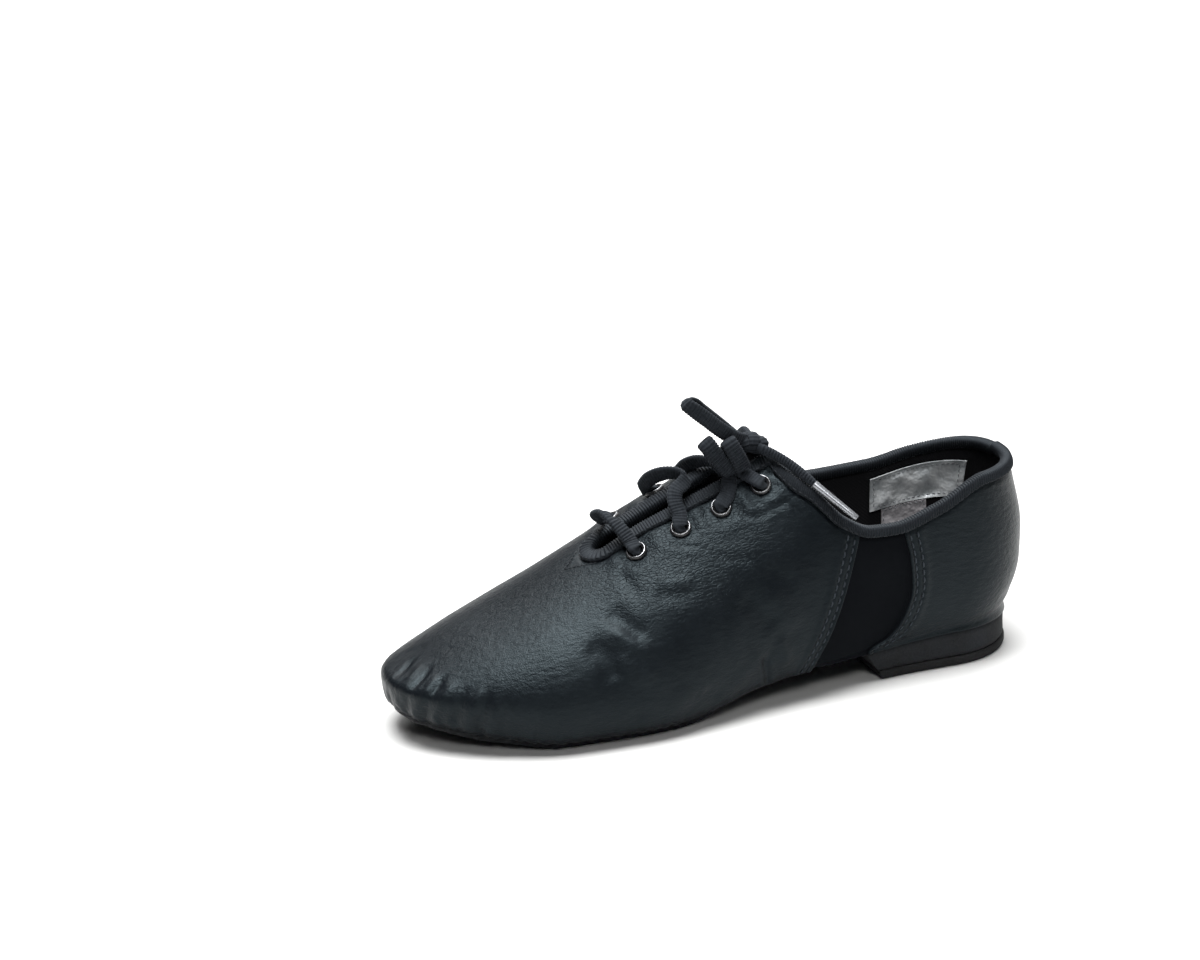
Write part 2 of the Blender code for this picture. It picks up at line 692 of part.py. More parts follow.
def eyelet(name, middle, normal):
    """A turned eyelet: a domed flange, a barrel through the leather and a rolled back."""
    low = -(WALL + 2.0 * EYELET_PLAY)
    profile = [
        (EYELET_BORE, EYELET_PLAY + EYELET_RISE * 0.7),
        (EYELET_BORE + 0.0006, EYELET_PLAY + EYELET_RISE),
        (EYELET_RADIUS - 0.0004, EYELET_PLAY + EYELET_RISE * 0.75),
        (EYELET_RADIUS, EYELET_PLAY),
        (EYELET_BARREL, EYELET_PLAY),
        (EYELET_BARREL, low),
        (EYELET_BACK, low),
        (EYELET_BORE, low - EYELET_HOLD),
    ]
    bm = bmesh.new()
    points = [bm.verts.new((r, 0, z)) for r, z in profile]
    for a, b in zip(points, points[1:] + points[:1]):
        bm.edges.new((a, b))
    obj = metal(mesh_object(name, bm))
    turned = obj.modifiers.new("turn", "SCREW")
    turned.steps = 12
    turned.render_steps = 12
    turned.merge_threshold = 0.00005
    turned.use_merge_vertices = True
    turned.use_smooth_shade = True
    pose(obj, middle, normal)


# Each crossing of the lace: eyelet from the toe back, rise over the throat, and bow towards the toe
CROSSINGS = ((1, 0.0042, 0.0060), (2, 0.0050, 0.0060), (3, 0.0042, 0.0060), (4, 0.0030, 0.0070))
CROSSING_FALL = 0.35  # how far a crossing sinks for each metre that it bows towards the toe
CROSSING_SHOULDER = (0.52, 0.75)  # shares of the crown's place and of its bow, halfway to an eyelet


def ribbon(name, route, widths):
    """A flat lace swept along a route, its width lying along the shoe."""
    bm = bmesh.new()
    rows = []
    tangents = unit(np.gradient(route, axis=0))
    lengthwise = np.array(LACE_LIE)
    for p, way, width in zip(route, tangents, widths):
        side = unit(lengthwise - way * lengthwise.dot(way))
        up = np.cross(side, way)
        row = []
        for k in range(8):
            a = math.tau * (k + 0.5) / 8
            reach = side * math.cos(a) * width / 2 + up * math.sin(a) * LACE_THICK / 2
            row.append(bm.verts.new(p + reach / math.cos(math.pi / 8)))
        rows.append(row)
    close_rows(bm, rows)
    bmesh.ops.recalc_face_normals(bm, faces=bm.faces)
    shade(tape(mesh_object(name, bm)), 60)


def crossings(seats):
    """The laces over the throat, each from one eyelet's bore into the other's."""
    count = 17
    for number, rise, bow in CROSSINGS:
        outer, inner = seats[number - 1], seats[number + len(EYELETS_AT) - 1]
        at = EYELETS_AT[number - 1]
        crown = np.array([throat_line(at), BACK - at * LENGTH, section(at)[4] + rise])
        toe = np.array([0, -bow, -bow * CROSSING_FALL])
        share, forward = CROSSING_SHOULDER
        half = []
        for middle, normal, _ in (outer, inner):
            over = crown * share + middle * (1 - share) + normal * LACE_OVER * share + normal * SEAT
            over = over + normal * EYELET_RISE + toe * forward
            half.append([middle - normal * EYELET_RISE, middle + normal * LACE_OVER / 2, over])
        route = smooth_route(half[0] + [crown + toe] + half[1][::-1], count)
        reach = np.minimum(np.arange(count), np.arange(count)[::-1])
        widths = LACE_NECK + (LACE_WIDTH - LACE_NECK) * smooth(reach / 3.0)
        ribbon(f"lace_bar_{number}", route, widths)


# The bow's pieces, in metres: points that each lace passes through
LOOP_LONG = (
    (0.0084, -0.0833, 0.0956),
    (0.0095, -0.0877, 0.0978),
    (0.0110, -0.0934, 0.1023),
    (0.0112, -0.0980, 0.1065),
    (0.0106, -0.1024, 0.1103),
    (0.0090, -0.1044, 0.1122),
    (0.0070, -0.1030, 0.1130),
    (0.0060, -0.0998, 0.1121),
    (0.0055, -0.0956, 0.1085),
    (0.0050, -0.0892, 0.1026),
    (0.0048, -0.0824, 0.0958),
)
LOOP_SHORT = (
    (0.0122, -0.0833, 0.0934),
    (0.0118, -0.0890, 0.0946),
    (0.0116, -0.0950, 0.0968),
    (0.0128, -0.0994, 0.0975),
    (0.0148, -0.0998, 0.0956),
    (0.0158, -0.0955, 0.0926),
    (0.0162, -0.0885, 0.0906),
    (0.0152, -0.0813, 0.0910),
)
END_OUTER = (
    (0.0132, -0.0759, 0.0924),
    (0.0158, -0.0727, 0.0900),
    (0.0184, -0.0696, 0.0877),
    (0.0216, -0.0665, 0.0850),
    (0.0262, -0.0625, 0.0808),
)
END_INNER = (
    (0.0016, -0.0776, 0.0945),
    (-0.0046, -0.0762, 0.0952),
    (-0.0098, -0.0752, 0.0936),
    (-0.0146, -0.0747, 0.0904),
    (-0.0190, -0.0744, 0.0856),
)
KNOT_AT = (0.0085, -0.0785, 0.0940)
KNOT_SIZE = (0.0065, 0.0045, 0.0036)


def cord(name, points, count):
    """A round cord along a smooth route."""
    curve = bpy.data.curves.new(name, "CURVE")
    curve.dimensions = "3D"
    curve.bevel_depth = CORD_RADIUS
    curve.bevel_resolution = 2
    curve.use_fill_caps = True
    route = smooth_route(points, count)
    spline = curve.splines.new("POLY")
    spline.points.add(count - 1)
    for k, p in enumerate(route):
        spline.points[k].co = (*p, 1)
    tape(link(bpy.data.objects.new(name, curve)))
    return route


def aglet(name, route):
    """The hard tip in line with the end of a cord."""
    way = Vector(route[-1] - route[-2]).normalized()
    bm = bmesh.new()
    bmesh.ops.create_cone(
        bm, cap_ends=True, segments=12, radius1=AGLET_RADIUS, radius2=AGLET_RADIUS * 0.8, depth=AGLET_LENGTH
    )
    obj = paint(mesh_object(name, bm), "aglet_plastic", (0.03, 0.03, 0.035), 0.15)
    pose(obj, Vector(route[-1]) + way * (AGLET_LENGTH / 2 + SEAT), way)
    shade(obj)


def bow():
    """The knot with its two loops and two ends."""
    bm = bmesh.new()
    bmesh.ops.create_uvsphere(bm, u_segments=16, v_segments=9, radius=1)
    bmesh.ops.scale(bm, vec=KNOT_SIZE, verts=bm.verts)
    bmesh.ops.translate(bm, vec=KNOT_AT, verts=bm.verts)
    shade(tape(mesh_object("lace_knot", bm)), 80)
    cord("lace_loop_long", LOOP_LONG, 16)
    cord("lace_loop_short", LOOP_SHORT, 14)
    aglet("aglet_outer", cord("lace_end_outer", END_OUTER, 9))
    aglet("aglet_inner", cord("lace_end_inner", END_INNER, 9))


def inner_patch(name, front, rear, material):
    """A blank tab of cloth against the inside of the inner wall at the heel. Its front and rear
    ends are given as place along the shoe and as lowest and highest point over INSTEP."""
    count = 9
    grid = []
    for at, low, high in np.linspace(front, rear, count):
        row = []
        for height in np.linspace(low, high, 4) * INSTEP:
            near, far = 0.0, BALL_WIDTH
            y = BACK - at * LENGTH
            for _ in range(30):
                middle = (near + far) / 2
                inner = outside(np.array([-middle, y, height])) < 0
                near, far = (middle, far) if inner else (near, middle)
            row.append((-near, y, height))
        grid.append(row)
    grid = np.array(grid)
    out = np.array([[surface_normal(p) for p in row] for row in grid])
    gap = WALL + LABEL_PLAY
    obj = slab(name, grid - out * (gap + LABEL), grid - out * gap)
    material(obj)


def label_cloth(obj):
    return paint(obj, "label_cloth", (0.55, 0.56, 0.57), 0.45)


def labels():
    inner_patch("label", (0.176, 0.500, 0.655), (0.022, 0.540, 0.728), label_cloth)
    inner_patch("size_tag", (0.155, 0.400, 0.500), (0.090, 0.425, 0.515), label_cloth)


def build():
    for obj in list(bpy.data.objects):
        bpy.data.objects.remove(obj)
    bpy.context.scene.collection.children.link(shoe)
    bpy.context.scene.collection.children.link(cutters)
    upper()
    binding()
    insole()
    outsole()
    heel()
    seats = eyelet_seats()
    for k, (middle, normal, side) in enumerate(seats):
        row = "outer" if side > 0 else "inner"
        eyelet(f"eyelet_{row}_{k % len(EYELETS_AT) + 1}", middle, normal)
    crossings(seats)
    bow()
    labels()


build()
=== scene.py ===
# The looks of a black lace-up jazz shoe, the left one of a pair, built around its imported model.
# Metres, +Z up, the toe towards -Y and the outer side of the foot towards +X.

import math

import bmesh
import bpy
import numpy as np
from mathutils import Matrix, Vector


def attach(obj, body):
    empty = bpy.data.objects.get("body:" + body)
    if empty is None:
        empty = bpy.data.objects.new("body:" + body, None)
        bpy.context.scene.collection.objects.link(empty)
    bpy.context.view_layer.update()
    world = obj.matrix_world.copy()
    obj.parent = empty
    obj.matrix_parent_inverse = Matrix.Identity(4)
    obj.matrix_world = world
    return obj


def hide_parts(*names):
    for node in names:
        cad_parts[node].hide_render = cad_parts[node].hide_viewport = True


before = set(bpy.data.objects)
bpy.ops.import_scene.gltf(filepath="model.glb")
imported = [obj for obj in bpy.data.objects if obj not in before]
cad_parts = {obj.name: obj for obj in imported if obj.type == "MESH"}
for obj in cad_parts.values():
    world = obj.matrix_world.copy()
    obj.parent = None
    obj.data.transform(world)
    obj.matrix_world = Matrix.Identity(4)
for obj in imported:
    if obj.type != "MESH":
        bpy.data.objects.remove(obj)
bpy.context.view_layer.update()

MM = 0.001

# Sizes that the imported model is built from
LENGTH = 0.250
BALL_WIDTH = 0.0895
INSTEP = 0.088
HEEL_SEAT = 0.0137
TOE_SPRING = 0.0068
BACK = 0.030
WALL = 0.0016
MARGIN = 0.012
THROAT_RADIUS = 0.0045
THROAT_HALF = 0.0032
SOLE = 0.0022
SOLE_INSET = 0.0006
HEEL_LIFT = 0.0034
LIFT_PROUD = 0.0005
BREAST_SLANT = 0.0050
INSOLE = 0.0022
INSOLE_PLAY = 0.0030
INSOLE_SEAT = 0.0007
SEAT = 0.0003
BINDING_THROAT = 0.0046
BINDING_COLLAR = 0.0042
EYELET_RADIUS = 0.0040
EYELET_BORE = 0.0023
EYELET_BARREL = 0.0029
EYELET_INSET = 0.0098
LACE_WIDTH = 0.0056
LACE_THICK = 0.0019
CORD_RADIUS = 0.0019
AGLET_LENGTH = 0.020
LABEL_PLAY = 0.0008

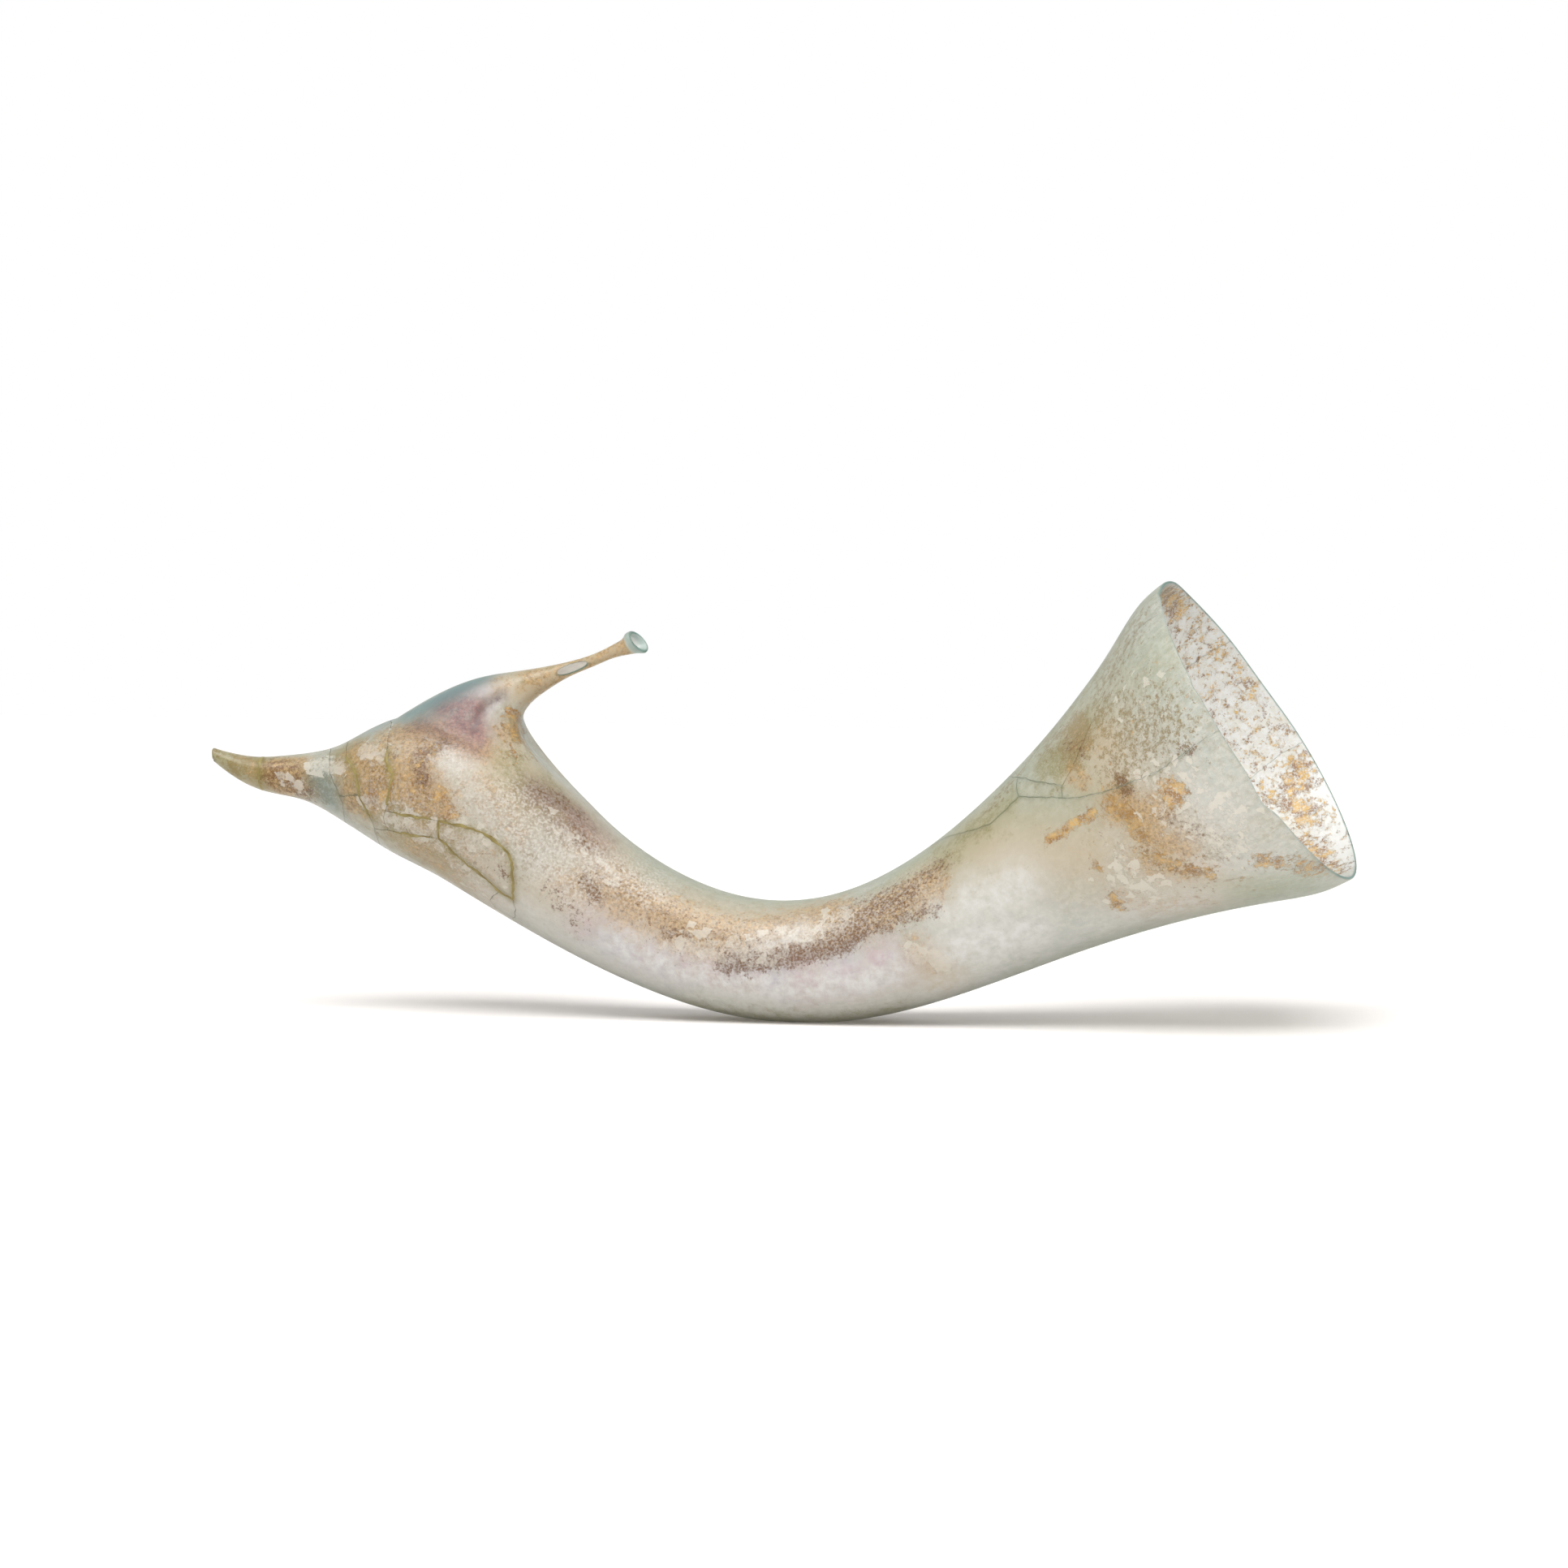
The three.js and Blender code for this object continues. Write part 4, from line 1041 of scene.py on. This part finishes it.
# How green the lips are: the tail's end and its crest, the hole's rim, and less on the mouth's near side
TAIL_GREEN = 0.35
TAIL_CREST_GREEN = 0.8
HOLE_GREEN = 0.8
HOLE_UPPER_SHARE = 0.2
HOLE_LOWER_FROM = (0.1, -0.6)
HOLE_RIM_REACH = (1.02, 1.18)
MOUTH_LIP_REACH = 5
NEAR_GREEN_LOSS = 0.7
NEAR_SIDE_FROM = (5, 30)
NEAR_SIDE_TO = (165, 140)


def path_points(path):
    """The points of a path of places: distance and degrees on the horn's outer surface, or a point in mm
    where the tail's root has left the horn."""
    return np.array([on_horn(*place) if len(place) == 2 else place for place in path], float)


def painted(points, patches):
    """How strongly a layer's patches cover each point: the greatest over its patches of the strength times
    exp(-(gap / reach) squared), where the gap is the distance from the patch's path in mm."""
    cover = np.zeros(len(points))
    for reach, strength, path in patches:
        line = path_points(path)
        gap = np.full(len(points), np.inf)
        for start, end in zip(line, line[1:]):
            run = end - start
            share = np.clip((points - start) @ run / (run @ run), 0, 1)
            gap = np.minimum(gap, np.linalg.norm(points - start - share[:, None] * run, axis=1))
        cover = np.maximum(cover, strength * np.exp(-((gap / reach) ** 2)))
    return cover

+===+

Problem details | Look back at the entries above and repeat, unchanged, every line from the line holding "material(obj)" through the line holding "for node in".

Response below |
    material(obj)


def label_cloth(obj):
    return paint(obj, "label_cloth", (0.55, 0.56, 0.57), 0.45)


def labels():
    inner_patch("label", (0.176, 0.500, 0.655), (0.022, 0.540, 0.728), label_cloth)
    inner_patch("size_tag", (0.155, 0.400, 0.500), (0.090, 0.425, 0.515), label_cloth)


def build():
    for obj in list(bpy.data.objects):
        bpy.data.objects.remove(obj)
    bpy.context.scene.collection.children.link(shoe)
    bpy.context.scene.collection.children.link(cutters)
    upper()
    binding()
    insole()
    outsole()
    heel()
    seats = eyelet_seats()
    for k, (middle, normal, side) in enumerate(seats):
        row = "outer" if side > 0 else "inner"
        eyelet(f"eyelet_{row}_{k % len(EYELETS_AT) + 1}", middle, normal)
    crossings(seats)
    bow()
    labels()


build()
=== scene.py ===
# The looks of a black lace-up jazz shoe, the left one of a pair, built around its imported model.
# Metres, +Z up, the toe towards -Y and the outer side of the foot towards +X.

import math

import bmesh
import bpy
import numpy as np
from mathutils import Matrix, Vector


def attach(obj, body):
    empty = bpy.data.objects.get("body:" + body)
    if empty is None:
        empty = bpy.data.objects.new("body:" + body, None)
        bpy.context.scene.collection.objects.link(empty)
    bpy.context.view_layer.update()
    world = obj.matrix_world.copy()
    obj.parent = empty
    obj.matrix_parent_inverse = Matrix.Identity(4)
    obj.matrix_world = world
    return obj


def hide_parts(*names):
    for node in names:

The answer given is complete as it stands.